Elephant's Eye said…
I'm enchanted by a plant with a winter and summer wardrobe. Is it unique? I've never come across this behaviour, except your plant.
ebw-pete said…
this is such a great and timely piece! thank you country/city mice. the gardens i've done w/ many, many annuals required LOTS of early summer maintenance this week. they seemed to have grown very large and beautiful for spring and then all pooped out at once over the past two weeks. fortunately, we do have a lot of great summer plants too - if you plan it right. there are many buckwheats which are just beginning to come into their glory now. most zauschnerias in my garden are just getting revved up and most of the goldenbushes [Ericameria linearifolia, arborescens, cuneata, etc...] haven't even begun their showy seasons yet. my wooly blue curls are also still going strong and the monkeyflowers which i water once per week and those in containers are into their second flowering now. this is a good time of year to wash the dust off all the plants in the garden. within a week or two, you get lots of fresh shades of green, yellow and a few more flowers. don't soak the soil around anything, but give everything a little sip and you'll be rewarded.
Kellim said…
I know this is an old post, but I'm so relieved I found it. My 2 year old mimulus 'eleanor' is looking very rough and I wasn't sure if it was dying or just going dormant. Somebody accidentally took off one of the branches in February with a power trimmer (ugh!).
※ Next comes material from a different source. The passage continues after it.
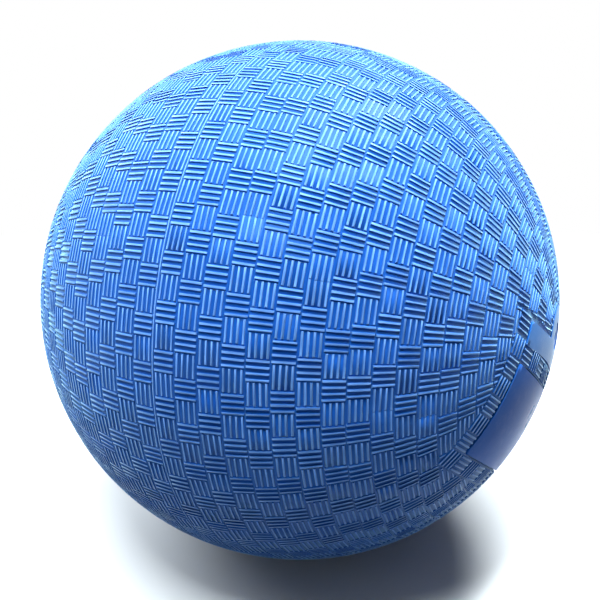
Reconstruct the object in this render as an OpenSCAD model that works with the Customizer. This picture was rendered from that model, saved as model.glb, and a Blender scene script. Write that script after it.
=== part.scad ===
// Rubber dodgeball with a basket-weave grip: moulded cover, nylon winding, bladder and needle valve.
// The mould axis runs along X and through the valve. The parting line is the ring at x = 0.

/* [Cover] */
// Diameter over the rib tops, the smooth pads and the parting bead
ball_d = 216; // [150:1:260]
// Height of a rib above the floor of the pattern
rib_h = 0.45; // [0.3:0.05:0.6]
// Share of the relief that the ribs of a tile fill with rubber
rib_fill_share = 0.4; // [0.2:0.05:0.6]
// Thickness of the cover under the floor of the pattern
cover_wall = 1.3; // [0.8:0.1:3]
// Rings of tiles between the parting line and a pole
ring_count = 22; // [16:1:28]
// Width of the cutter that forms the plain channel between two rings
channel_w = 0.8; // [0.6:0.1:1.2]
// Distance between the two channels that run along the parting bead
seam_channel_w = 1.6; // [1.2:0.1:2.4]
// Width of the parting bead
bead_w = 0.6; // [0.4:0.1:1]

/* [Smooth pads] */
// Width of the print panel
panel_w = 68; // [40:1:90]
// Height of the print panel
panel_h = 36; // [20:1:44]
// Radius of the print panel's corners
panel_corner_r = 1.5; // [0.5:0.5:6]
// Distance over the ball from the valve to the middle of the print panel
panel_reach = 38.6; // [34:0.2:44]
// Height of the plain strip between the valve and the print panel
strip_h = 9; // [6:0.5:10]
// Distance over the ball from the valve to the middle of the plain strip
strip_reach = 7.8; // [6:0.2:9]
// Turn of the pads about the mould axis, in degrees
pad_turn = 31.4; // [0:0.1:90]
// Radius of the round land at the valve
land_r = 12; // [8:0.5:14]
// Radius of the plain disc at the pole opposite the valve
far_disc_r = 7.7; // [5:0.1:12]

/* [Carcass] */
// Thickness of the nylon winding
winding_t = 0.35; // [0.2:0.05:0.8]
// Thickness of the bladder
bladder_wall = 0.7; // [0.5:0.1:2]
// Thickness of the bond line between two layers
bond_t = 0.05; // [0.02:0.01:0.1]

/* [Valve boot] */
// Radius of the collar that comes up through the layers
collar_r = 5; // [4.5:0.1:6.5]
// Depth of the valve's face below the edge of its hole in the land
face_drop = 0.3; // [0.1:0.1:0.8]
// Radius of the flange bonded inside the bladder
flange_r = 13; // [9:0.5:18]
// Thickness of the flange
flange_t = 1; // [0.6:0.1:2]
// Radius of the throat where it leaves the flange
throat_r = 4.6; // [4.2:0.1:6]
// Radius of the throat at its inner end
throat_end_r = 3.9; // [3.4:0.1:4.2]
// Rubber left beyond the plug at the inner end of the throat
throat_floor_t = 1.4; // [0.8:0.1:3]
// Radius of the air hole in that floor
air_hole_r = 1.6; // [1.3:0.1:2.2]

/* [Valve plug] */
// Radius of the plug's head
head_r = 3.4; // [3.1:0.1:4]
// Thickness of the plug's head
head_t = 1.4; // [1:0.1:2.4]
// Radius of the plug's stem
stem_r = 2.4; // [2:0.1:2.7]
// Length of the plug from its face to its nose
plug_len = 14; // [12:0.5:20]
// Radius of the ridge that holds the plug in the throat
ridge_r = 3; // [2.8:0.1:3.2]
// Length of the ridge along the plug
ridge_w = 2.2; // [1.6:0.1:3]
// Depth of the middle of the ridge below the plug's face
ridge_depth = 6.5; // [5:0.1:8]
// Draw-in of the plug's radius at its nose
nose_taper = 0.6; // [0.2:0.1:1]
// Running clearance between the plug and its seat
plug_clear = 0.05; // [0.02:0.01:0.1]
// Radius of the guide hole for the inflating needle
needle_r = 1.15; // [1:0.05:1.4]
// Depth of the guide hole below the plug's face
needle_depth = 8; // [6:0.5:10]
// Radius of the lead-in at the mouth of the guide hole
lead_r = 1.9; // [1.6:0.1:2.4]
// Depth of the lead-in
lead_depth = 0.8; // [0.4:0.1:1.2]
// Width of the self-closing slit from the guide hole to the nose
slit_w = 0.2; // [0.1:0.05:0.3]

/* [Hidden] */
$fn = 144;
fine_fn = 24;
full_turn = 360;
quarter_turn = 90;

ball_r = ball_d / 2;
floor_r = ball_r - rib_h;
field_r = floor_r + rib_h * rib_fill_share;
cover_in_r = floor_r - cover_wall;
winding_out_r = cover_in_r - bond_t;
winding_in_r = winding_out_r - winding_t;
bladder_out_r = winding_in_r - bond_t;
bladder_in_r = bladder_out_r - bladder_wall;
flange_out_r = bladder_in_r - bond_t;
flange_in_r = flange_out_r - flange_t;

// Angle between two ring boundaries, seen from the middle of the ball
ring_pitch = quarter_turn / ring_count;
// The valve's hole, the place of its flat face and what the throat reaches
collar_hole_r = collar_r + bond_t;
face_x = sqrt(pow(ball_r, 2) - pow(collar_hole_r, 2)) - face_drop;
throat_len = plug_len + plug_clear + throat_floor_t;
flange_mid_r = (flange_out_r + flange_in_r) / 2;
// The pads are rooted in the middle of the wall
pad_root_r = (floor_r + cover_in_r) / 2;
// Every cut runs this far past the faces that it opens
overrun = rib_h * 4;

// Angle over the ball that belongs to a distance over its surface
function reach_angle(reach) = reach / (PI * ball_r) * full_turn / 2;

// Half outline of the plug, as [radius, depth below its face], grown by c on the sides and nose
function plug_outline(c, top) = [
    [0, -top],
    [head_r + c, -top],
    [head_r + c, head_t],
    [stem_r + c, head_t],
    [stem_r + c, ridge_depth - ridge_w / 2 - c],
    [ridge_r + c, ridge_depth - ridge_w / 4],
    [ridge_r + c, ridge_depth + ridge_w / 4],
    [stem_r + c, ridge_depth + ridge_w / 2 + c],
    [stem_r + c, plug_len - nose_taper * 2],
    [stem_r - nose_taper + c, plug_len + c],
    [0, plug_len + c]
];

// Turns a shape that was drawn along Z so that it lies along X
module along_x() {
    rotate([0, quarter_turn, 0]) rotate([0, 0, full_turn / 2]) children();
}

// Puts a shape that was drawn along Z, with its top at zero, under the valve's face
module at_valve() {
    translate([face_x, 0, 0]) along_x() children();
}

module ball(r) {
    along_x() sphere(r);
}

module shell(outer_r, inner_r) {
    difference() {
        ball(outer_r);
        ball(inner_r);
    }
}

// The hole that lets the collar through a layer
module collar_hole() {
    along_x() cylinder(h = ball_d, r = collar_hole_r);
}

module rounded_rectangle(size, r) {
    square([size[0], size[1] - 2 * r], center = true);
    square([size[0] - 2 * r, size[1]], center = true);
    for (x = [-1, 1], y = [-1, 1])
        translate([x * (size[0] / 2 - r), y * (size[1] / 2 - r)]) circle(r, $fn = fine_fn * 2);
}

// A post of the given outline that leaves the ball the given distance over its surface from the valve
module pad_post(reach) {
    rotate([-pad_turn, 0, 0]) rotate([0, reach_angle(reach), 0])
        along_x() linear_extrude(ball_d) children();
}

// Smooth pads at rib height: the print panel, the plain strip and the valve's land
module pads() {
    intersection() {
        shell(ball_r, pad_root_r);
        union() {
            pad_post(panel_reach) rounded_rectangle([panel_h, panel_w], panel_corner_r);
            pad_post(strip_reach) rounded_rectangle([strip_h, panel_w], panel_corner_r);
            along_x() cylinder(h = ball_d, r = land_r);
        }
    }
}

// The right half of a drawing, from the far pole at the bottom to the valve at the top
module right_half() {
    intersection() {
        children();
        translate([0, -ball_r]) square([ball_r, ball_d]);
    }
}

// Half section of the skin: rings of tiles at their mean height, the channels between them, and the bead
module skin_section() {
    difference() {
        union() {
            right_half() circle(field_r);
            translate([ball_r - bead_w, -bead_w / 2]) bead_section();
            right_half() intersection() {
                circle(ball_r);
                translate([0, -ball_r]) square([far_disc_r, ball_r]);
            }
        }
        for (k = [2 - ring_count : ring_count - 2])
            if (k != 0)
                rotate(k * ring_pitch) translate([floor_r + channel_w / 2, 0]) circle(channel_w / 2, $fn = fine_fn);
        for (side = [-1, 1])
            translate([floor_r + channel_w / 2, side * seam_channel_w / 2]) circle(channel_w / 2, $fn = fine_fn);
        circle(cover_in_r);
    }
}

// Section of the parting bead: a rib with a round back
module bead_section() {
    square([bead_w / 2, bead_w]);
    translate([bead_w / 2, bead_w / 2]) circle(bead_w / 2, $fn = fine_fn);
}

// Outer skin, moulded in one piece with the bead, the print panel, the strip and the valve's land
module cover() {
    color("dodgerblue") difference() {
        union() {
            along_x() rotate_extrude() skin_section();
            pads();
        }
        collar_hole();
    }
}

// Nylon thread wound round the bladder and bedded in rubber
module winding() {
    color("ivory") difference() {
        shell(winding_out_r, winding_in_r);
        collar_hole();
    }
}

// Airtight inner ball
module bladder() {
    color("dimgray") difference() {
        shell(bladder_out_r, bladder_in_r);
        collar_hole();
    }
}

// Half section of the valve boot, drawn from the middle of the ball
module boot_section() {
    difference() {
        union() {
            translate([0, flange_mid_r]) square([collar_r, face_x - flange_mid_r]);
            intersection() {
                difference() {
                    circle(flange_out_r);
                    circle(flange_in_r);
                }
                square([flange_r, ball_r]);
            }
            polygon([
                [0, face_x - throat_len],
                [throat_end_r, face_x - throat_len],
                [throat_r, flange_mid_r],
                [0, flange_mid_r]
            ]);
        }
        polygon([for (p = plug_outline(plug_clear, overrun)) [p[0], face_x - p[1]]]);
        translate([0, face_x - throat_len - overrun]) square([air_hole_r, throat_floor_t + 2 * overrun]);
    }
}

// Moulded valve body: collar, flange against the bladder and throat that holds the plug
module valve_boot() {
    color("steelblue") along_x() rotate_extrude() boot_section();
}

// Soft plug with the needle's guide hole and the slit that closes behind the needle
module valve_plug() {
    color("lightskyblue") at_valve() difference() {
        rotate_extrude() polygon([for (p = plug_outline(0, 0)) [p[0], -p[1]]]);
        translate([0, 0, -lead_depth]) cylinder(h = lead_depth, r1 = needle_r, r2 = lead_r);
        translate([0, 0, -needle_depth]) cylinder(h = needle_depth, r = needle_r);
        translate([0, 0, -needle_depth - needle_r]) cylinder(h = needle_r, r1 = 0, r2 = needle_r);
        translate([-slit_w / 2, -needle_r, -plug_len - overrun])
            cube([slit_w, 2 * needle_r, plug_len + overrun - needle_depth]);
    }
}

cover();
winding();
bladder();
valve_boot();
valve_plug();
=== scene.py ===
import math

import bmesh
import bpy
import numpy as np
from mathutils import Matrix, Vector


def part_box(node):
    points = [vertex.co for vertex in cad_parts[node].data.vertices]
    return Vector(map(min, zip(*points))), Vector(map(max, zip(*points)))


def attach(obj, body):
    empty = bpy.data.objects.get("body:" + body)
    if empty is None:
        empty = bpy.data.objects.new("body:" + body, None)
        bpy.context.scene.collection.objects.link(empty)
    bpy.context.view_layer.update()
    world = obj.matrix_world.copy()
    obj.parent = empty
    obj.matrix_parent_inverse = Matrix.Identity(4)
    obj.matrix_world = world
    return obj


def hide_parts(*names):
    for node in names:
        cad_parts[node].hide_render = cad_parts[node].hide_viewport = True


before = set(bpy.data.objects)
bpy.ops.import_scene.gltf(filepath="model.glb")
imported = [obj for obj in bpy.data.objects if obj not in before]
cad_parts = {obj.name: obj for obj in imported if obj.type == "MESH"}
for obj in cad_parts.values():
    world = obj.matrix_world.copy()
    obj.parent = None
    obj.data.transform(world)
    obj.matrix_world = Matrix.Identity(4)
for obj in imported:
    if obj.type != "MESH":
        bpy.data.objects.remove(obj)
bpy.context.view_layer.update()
print("frame loaded:", sorted(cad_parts))

mm = 0.001
quarterTurn = math.pi / 2
fullTurn = 2 * math.pi
xAxis = Vector((1, 0, 0))                                # the mould axis, through the valve
flatAxes = (Vector((1, 0, 0)), Vector((0, 1, 0)))        # along a flat sheet and up it
cutReach = 1e-6                                          # a corner this near a cut counts as on it
mergeReach = 2e-6                                        # corners this near each other become one
bondLine = 0.05 * mm                                     # between two layers of the ball
poleSide = 70 * mm                                       # a place farther along the axis is near a pole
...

I don't remember it turning so brown and scraggly last summer, so I thought maybe it had taken all the abuse it could, but it looks like this is normal summer monkeyflower behavior.

I was very impressed though- I stuck the poor, cut off branch into the ground next to it's former body and it's still alive! It even flowered this year.

This is the first CA native I successfully planted, so I'm rather attached to it.